To say that there was any remarkable merit in the movements of the Spanish Admiral is as absurd as to attribute particular cleverness to a child who, with his hands behind his back, asks the old conundrum, "Right or left?" "It is all a matter of guess," said Nelson, "and the world attributes wisdom to him who guesses right;" but all the same, by unremitting watchfulness, sagacious inference, and diligent pursuit, he ran the French fleet down. At Martinique, Admiral Cervera had all the West Indies before him where to choose, and the United States coast too, conditioned by coal and other needs, foreseen or unforeseen. We ran him down at Santiago; and had he vanished from there, we should have caught him somewhere else. The attempt of the Spanish authorities to create an impression that some marvellous feat of strategy was in process of execution, to the extreme discomfiture of the United States navy, was natural enough, considering the straits they were in, and the consciousness of the capable among them that a squadron of that force never should have been sent across the sea; but, though natural, the pretension was absurd, and, though echoed by all the partisan Press in Europe, it did not for a moment impose as true upon those who were directing the movements of the United States ships.

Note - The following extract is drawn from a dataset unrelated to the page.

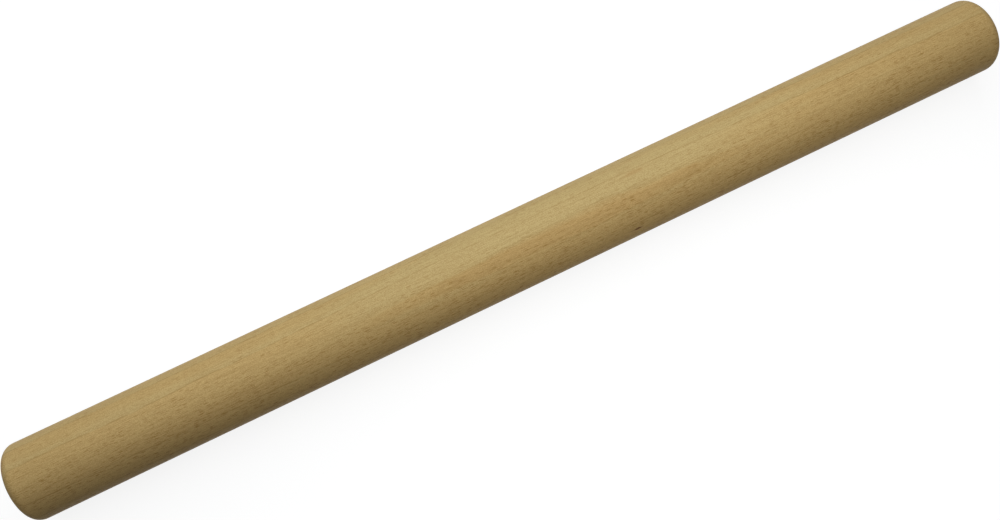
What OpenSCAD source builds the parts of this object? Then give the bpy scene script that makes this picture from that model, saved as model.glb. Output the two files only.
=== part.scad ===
// French rolling pin without handles, turned from one blank of beech.
// The pin lies along X on a flat worktop at Z = 0, with the middle of its length over the origin.

/* [Pin] */
// Length of the pin over its two end faces
pin_l = 500; // [320:5:700]
// Diameter of the straight side, which does the rolling
barrel_d = 37; // [32:0.5:60]

/* [Ends] */
// Radius of the sanded round between the side and the end face
end_round_r = 5; // [1:0.5:13]

/* [Hidden] */

barrel_r = barrel_d / 2;
half_l = pin_l / 2;
// Radius of the flat that the round leaves on the end face
face_r = barrel_r - end_round_r;
// Distance from the middle at which the round starts
round_x = half_l - end_round_r;

// Half section from the middle to one end: radius along X, distance from the middle along Y
module half_section() {
    polygon([
        [0, 0],
        [barrel_r, 0],
        [barrel_r, round_x],
        [face_r, round_x],
        [face_r, half_l],
        [0, half_l]
    ]);
    translate([face_r, round_x])
        end_round();
}

// Quarter disc that rounds the side over to the end face
module end_round() {
    intersection() {
        circle(r = end_round_r, $fn = 128);
        square(end_round_r);
    }
}

// The whole pin, turned about the X axis and laid on the worktop
module rolling_pin() {
    color("#b89c6a")
        translate([0, 0, barrel_r])
            rotate([0, 90, 0])
                rotate_extrude($fn = 128)
                    for (end = [0, 1])
                        mirror([0, end])
                            half_section();
}

rolling_pin();
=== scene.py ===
"""A straight beech rolling pin without handles, on a pale studio floor."""

import math

import bmesh
import bpy
from bpy.props import FloatProperty, FloatVectorProperty, IntProperty, PointerProperty
from mathutils import Euler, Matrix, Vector


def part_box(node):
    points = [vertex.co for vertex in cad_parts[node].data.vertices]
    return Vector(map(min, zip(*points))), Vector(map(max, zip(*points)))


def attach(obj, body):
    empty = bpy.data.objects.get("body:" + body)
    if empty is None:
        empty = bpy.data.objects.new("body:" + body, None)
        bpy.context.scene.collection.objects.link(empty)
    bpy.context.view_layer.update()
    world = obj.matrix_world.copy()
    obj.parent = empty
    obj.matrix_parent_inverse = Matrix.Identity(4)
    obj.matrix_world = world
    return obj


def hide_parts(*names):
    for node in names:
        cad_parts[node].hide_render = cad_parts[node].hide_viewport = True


bl_info = {
    "name": "French rolling pin",
    "version": (1, 0, 0),
    "blender": (4, 5, 0),
    "location": "3D View > Sidebar > Rolling pin",
    "description": "Turns a plain beech rolling pin and lays it on a pale studio floor",
    "category": "Add Mesh",
}

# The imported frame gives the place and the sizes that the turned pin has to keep
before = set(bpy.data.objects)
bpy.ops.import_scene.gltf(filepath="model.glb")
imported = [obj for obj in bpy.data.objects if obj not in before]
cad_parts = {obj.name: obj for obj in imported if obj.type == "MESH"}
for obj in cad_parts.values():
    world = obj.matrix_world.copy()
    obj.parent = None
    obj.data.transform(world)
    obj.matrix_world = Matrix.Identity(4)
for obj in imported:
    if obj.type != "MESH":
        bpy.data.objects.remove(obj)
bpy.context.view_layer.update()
PIN_LOW, PIN_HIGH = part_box("rolling_pin")
AXIS_HEIGHT = (PIN_LOW.z + PIN_HIGH.z) / 2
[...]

2A principal object of these papers, as has been stated, is to form a correct public opinion; for by public opinion, if misguided, great embarrassment is often caused to those responsible for the conduct of a war. As concrete examples teach far better than abstract principles, the writer suggests to the consideration of his readers how seriously would have been felt, during the hostilities, the accident which befell the battleship Massachusetts, on Dec. 14, 1898, a month after the above sentences were written. An injury in battle, engaged without adequate object, would have had the same effect, and been indefensible.